Cuttlefish Stir Fry with Baby Bok Choy

Ryan AndersonAll Recipes, General, Seafood Recipes

CUTTLEFISH STIR FRY WITH BABY BOK CHOY

Makes 4-6 Servings
wine WINE PAIRING

An off-dry Riesling or Argentine Torrontes

This Chinese-inspired dish is an easy and elegant way to showcase cuttlefish, a cephalopod that resembles squid but with thicker flesh and a more delicate flavor. Once you’ve sliced and marinated the cuttlefish, the dish comes together quickly. It’s best done in a wok, if you have one, but a flat sauté pan works in a pinch. Serve with steamed white or brown rice.

INGREDIENTS
  • 6 large garlic cloves, peeled & thinly sliced
  • 1/4 cup olive oil
  • 1-2 tsp grapeseed oil
  • 1 Cuttlefish (approximately 2lbs)
  • 4-6 baby bok choy, trimmed & quartered
  • 1 preserved lemon, cut into julienne strips
  • Chili flakes, to taste
  • 3/4 cup Chinese cooking wine (Shaoxing)
  • Soy sauce to taste
  • For the marinade:
  • 1/4 cup sesame oil
  • 2-3 cloves garlic, crushed
  • Fresh ginger, about a 2-inch piece, peeled and sliced
  • 3-4 scallions
  • To garnish:
  • Sliced green scallion
  • Chopped cilantro

DIRECTIONS

  • Make the garlic chips:
1

Place garlic and olive oil in a small skillet and heat to medium, stirring frequently until the garlic is golden and crispy. Strain or remove garlic with a slotted spoon and drain on paper towels. Set aside.

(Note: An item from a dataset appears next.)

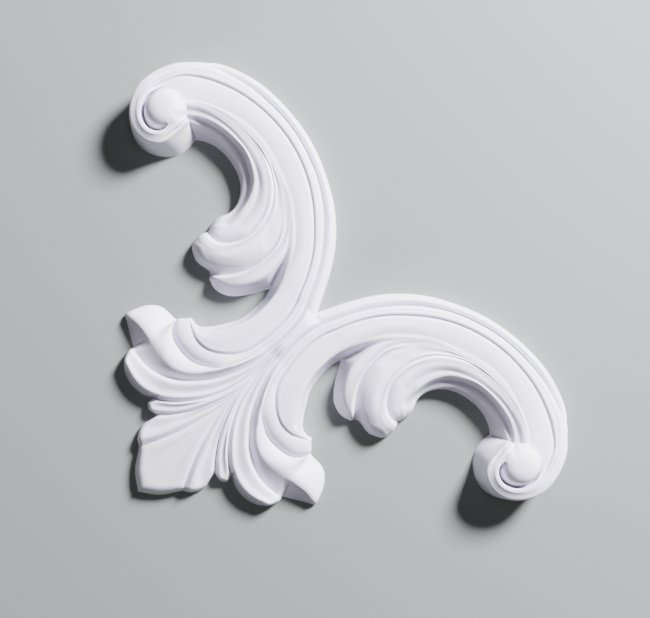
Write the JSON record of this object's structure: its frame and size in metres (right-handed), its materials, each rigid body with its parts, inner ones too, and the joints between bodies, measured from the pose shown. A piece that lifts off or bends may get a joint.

  • Prepare the cuttlefish:
2

Cut off the tentacles where they connect to the head, which is the thick section attached to the main body (the mantle). Discard the head (or reserve for another use). Cut each tentacle into roughly 2-inch lengths. Spread the mantle flat. Remove and discard any brittle cartilage around the edge. Score the flesh by cutting it partway through (1/8 to 1/4 inch deep) with the tip of a knife in a crosshatch pattern. Cut the scored mantle into strips about 1 ½ inches wide, then cut the strips into bite-size pieces.
3

In a large bowl, combine all the ingredients for the marinade. Add all the cuttlefish pieces to the marinade and let stand for about 30 minutes.


  • Cook the dish:
4

In a smoking hot wok or sauté pan, add the grapeseed oil and sear cuttlefish pieces until golden, about 1 minute each side. Add the bok choy and stir fry until wilted. Add preserved lemon and wine and cook 1 minute to let the alcohol burn off. Add soy sauce to taste. Transfer to a platter and garnish with garlic chips, fresh green scallion and/or chopped cilantro.